• _Written problem_: Quote every line as given.

• _Provided data_:
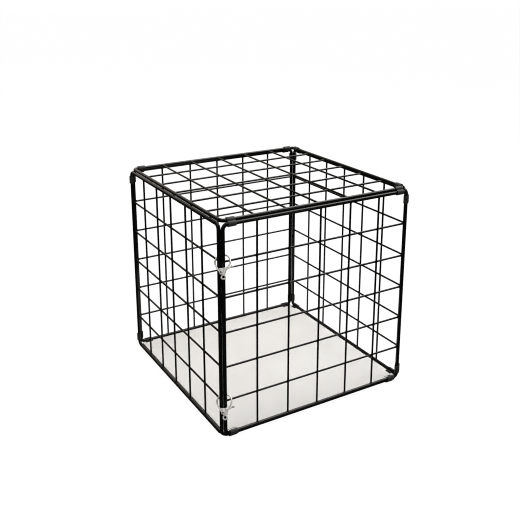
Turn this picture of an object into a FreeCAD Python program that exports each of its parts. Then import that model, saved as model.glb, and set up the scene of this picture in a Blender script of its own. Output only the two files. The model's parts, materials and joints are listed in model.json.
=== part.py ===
import FreeCAD, Part
import math
import os

Vector = FreeCAD.Vector
Rotation = FreeCAD.Rotation
Placement = FreeCAD.Placement

doc = FreeCAD.newDocument("KennelCage")

# ---------------------------------------------------------------- driving dimensions

DIMENSIONS = [
    ("panel_size", 350.0, "outer width and height of one square wire panel"),
    ("frame_wire", 6.0, "diameter of a panel's frame wire"),
    ("mesh_wire", 3.2, "diameter of the thin mesh wires"),
    ("bend_radius", 8.0, "radius of a frame corner, to the wire's centre"),
    ("cell_count", 6, "cells across one panel"),
    ("wire_gap", 0.3, "gap between the frame wires of neighbouring panels"),
    ("mesh_inset", 0.9, "mesh plane, inside the frame's middle plane"),
    ("mesh_step", 1.4, "distance between the planes of upright and cross wires"),
    ("clip_length", 13.3, "length of a snap clip along the wires"),
    ("clip_wall", 1.5, "wall of a snap clip"),
    ("clip_fit", 0.06, "radial clearance of a clip on a frame wire"),
    ("clip_mouth", 4.2, "width of each slot that a wire snaps through"),
    ("clip_setback", 17.5, "clip's middle, from the panel's corner"),
    ("board_thickness", 1.2, "floor board"),
    ("board_play", 2.2, "gap between the floor board and the panels"),
    ("board_corner", 6.0, "corner radius of the floor board"),
    ("board_lift", 0.05, "gap between the floor board and the mesh it lies on"),
    ("notch_depth", 4.8, "notch for a clip in the edge of the board"),
    ("notch_play", 0.6, "gap at each end of a clip in its notch"),
    ("ring_radius", 11.5, "clasp ring, to the wire's centre"),
    ("ring_wire", 2.5, "diameter of the clasp's hook"),
    ("hook_start", -62.0, "angle where the hook leaves the clasp's base"),
    ("hook_end", 190.0, "angle of the hook's tip"),
    ("base_top", 9.5, "top of the clasp's base, below the ring's centre"),
    ("base_bottom", 20.8, "bottom of the clasp's base"),
    ("base_width", 12.8, "width of the base at its top"),
    ("neck_width", 3.8, "width of the base at its bottom"),
    ("base_thickness", 4.2, "thickness of the base"),
    ("slot_width", 2.1, "slot in the base for the lever"),
    ("slot_bottom", 19.0, "bottom of that slot, below the ring's centre"),
    ("pivot_side", 3.3, "pivot, left of the clasp's middle line"),
    ("pivot_drop", 16.5, "pivot, below the ring's centre"),
    ("boss_radius", 2.6, "round boss of the base at the pivot"),
    ("rivet_radius", 0.8, "pivot rivet's shank"),
    ("rivet_fit", 0.05, "radial clearance of the rivet"),
    ("rivet_head_radius", 1.6, "rivet heads"),
    ("rivet_head", 0.6, "thickness of a rivet head"),
    ("eye_drop", 24.0, "centre of the eye, below the ring's centre"),
    ("eye_radius", 4.2, "outside of the eye"),
    ("eye_hole_radius", 2.0, "hole of the eye"),
    ("eye_thickness", 2.4, "thickness of the eye"),
    ("lever_thickness", 1.9, "thickness of the lever"),
    ("hub_radius", 2.1, "lever's hub"),
    ("gate_length", 13.5, "pivot to the gate's rounded end"),
    ("gate_width", 2.4, "width of the gate"),
    ("gate_angle", 120.6, "direction of the gate from the pivot"),
    ("trigger_length", 18.5, "pivot to the thumb nub"),
    ("trigger_width", 1.8, "width of the trigger arm"),
    ("trigger_angle", 23.0, "direction of the trigger arm from the pivot"),
    ("nub_radius", 2.0, "thumb nub"),
    ("pocket_radius", 1.8, "spring pocket in the lever's hub"),
    ("pocket_depth", 0.95, "depth of the spring pocket"),
    ("spring_radius", 1.25, "coil spring, to the wire's centre"),
    ("spring_wire", 0.18, "radius of the spring's wire"),
    ("spring_pitch", 0.4, "rise of one turn of the spring"),
    ("spring_lift", 0.15, "gap between the spring and the pocket's floor"),
    ("clasp_tilt", 45.0, "lean of a clasp's ring from the vertical"),
    ("clasp_lean", 15.0, "turn of a clasp in its own plane"),
    ("clasp_side_upper", 2.8, "upper ring's centre, towards the front panel"),
    ("clasp_side_lower", 2.3, "lower ring's centre, towards the front panel"),
    ("clasp_cross", 2.2, "where the frame wires pass the ring, above its centre"),
    ("clasp_rise_upper", 1.2, "upper ring's centre above its cross wire"),
    ("clasp_rise_lower", 0.6, "lower ring's centre above its cross wire"),
    ("shift_x", 2.308, "cage's middle from the centre of the overall box, in X"),
    ("shift_y", 8.2865, "cage's middle from the centre of the overall box, in Y"),
]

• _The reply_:
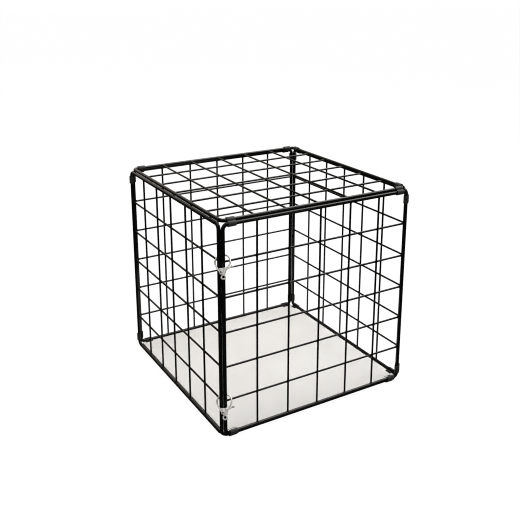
Turn this picture of an object into a FreeCAD Python program that exports each of its parts. Then import that model, saved as model.glb, and set up the scene of this picture in a Blender script of its own. Output only the two files. The model's parts, materials and joints are listed in model.json.
=== part.py ===
import FreeCAD, Part
import math
import os

Vector = FreeCAD.Vector
Rotation = FreeCAD.Rotation
Placement = FreeCAD.Placement

doc = FreeCAD.newDocument("KennelCage")

# ---------------------------------------------------------------- driving dimensions

DIMENSIONS = [
    ("panel_size", 350.0, "outer width and height of one square wire panel"),
    ("frame_wire", 6.0, "diameter of a panel's frame wire"),
    ("mesh_wire", 3.2, "diameter of the thin mesh wires"),
    ("bend_radius", 8.0, "radius of a frame corner, to the wire's centre"),
    ("cell_count", 6, "cells across one panel"),
    ("wire_gap", 0.3, "gap between the frame wires of neighbouring panels"),
    ("mesh_inset", 0.9, "mesh plane, inside the frame's middle plane"),
    ("mesh_step", 1.4, "distance between the planes of upright and cross wires"),
    ("clip_length", 13.3, "length of a snap clip along the wires"),
    ("clip_wall", 1.5, "wall of a snap clip"),
    ("clip_fit", 0.06, "radial clearance of a clip on a frame wire"),
    ("clip_mouth", 4.2, "width of each slot that a wire snaps through"),
    ("clip_setback", 17.5, "clip's middle, from the panel's corner"),
    ("board_thickness", 1.2, "floor board"),
    ("board_play", 2.2, "gap between the floor board and the panels"),
    ("board_corner", 6.0, "corner radius of the floor board"),
    ("board_lift", 0.05, "gap between the floor board and the mesh it lies on"),
    ("notch_depth", 4.8, "notch for a clip in the edge of the board"),
    ("notch_play", 0.6, "gap at each end of a clip in its notch"),
    ("ring_radius", 11.5, "clasp ring, to the wire's centre"),
    ("ring_wire", 2.5, "diameter of the clasp's hook"),
    ("hook_start", -62.0, "angle where the hook leaves the clasp's base"),
    ("hook_end", 190.0, "angle of the hook's tip"),
    ("base_top", 9.5, "top of the clasp's base, below the ring's centre"),
    ("base_bottom", 20.8, "bottom of the clasp's base"),
    ("base_width", 12.8, "width of the base at its top"),
    ("neck_width", 3.8, "width of the base at its bottom"),
    ("base_thickness", 4.2, "thickness of the base"),
    ("slot_width", 2.1, "slot in the base for the lever"),
    ("slot_bottom", 19.0, "bottom of that slot, below the ring's centre"),
    ("pivot_side", 3.3, "pivot, left of the clasp's middle line"),
    ("pivot_drop", 16.5, "pivot, below the ring's centre"),
    ("boss_radius", 2.6, "round boss of the base at the pivot"),
    ("rivet_radius", 0.8, "pivot rivet's shank"),
    ("rivet_fit", 0.05, "radial clearance of the rivet"),
    ("rivet_head_radius", 1.6, "rivet heads"),
    ("rivet_head", 0.6, "thickness of a rivet head"),
    ("eye_drop", 24.0, "centre of the eye, below the ring's centre"),
    ("eye_radius", 4.2, "outside of the eye"),
    ("eye_hole_radius", 2.0, "hole of the eye"),
    ("eye_thickness", 2.4, "thickness of the eye"),
    ("lever_thickness", 1.9, "thickness of the lever"),
    ("hub_radius", 2.1, "lever's hub"),
    ("gate_length", 13.5, "pivot to the gate's rounded end"),
    ("gate_width", 2.4, "width of the gate"),
    ("gate_angle", 120.6, "direction of the gate from the pivot"),
    ("trigger_length", 18.5, "pivot to the thumb nub"),
    ("trigger_width", 1.8, "width of the trigger arm"),
    ("trigger_angle", 23.0, "direction of the trigger arm from the pivot"),
    ("nub_radius", 2.0, "thumb nub"),
    ("pocket_radius", 1.8, "spring pocket in the lever's hub"),
    ("pocket_depth", 0.95, "depth of the spring pocket"),
    ("spring_radius", 1.25, "coil spring, to the wire's centre"),
    ("spring_wire", 0.18, "radius of the spring's wire"),
    ("spring_pitch", 0.4, "rise of one turn of the spring"),
    ("spring_lift", 0.15, "gap between the spring and the pocket's floor"),
    ("clasp_tilt", 45.0, "lean of a clasp's ring from the vertical"),
    ("clasp_lean", 15.0, "turn of a clasp in its own plane"),
    ("clasp_side_upper", 2.8, "upper ring's centre, towards the front panel"),
    ("clasp_side_lower", 2.3, "lower ring's centre, towards the front panel"),
    ("clasp_cross", 2.2, "where the frame wires pass the ring, above its centre"),
    ("clasp_rise_upper", 1.2, "upper ring's centre above its cross wire"),
    ("clasp_rise_lower", 0.6, "lower ring's centre above its cross wire"),
    ("shift_x", 2.308, "cage's middle from the centre of the overall box, in X"),
    ("shift_y", 8.2865, "cage's middle from the centre of the overall box, in Y"),
]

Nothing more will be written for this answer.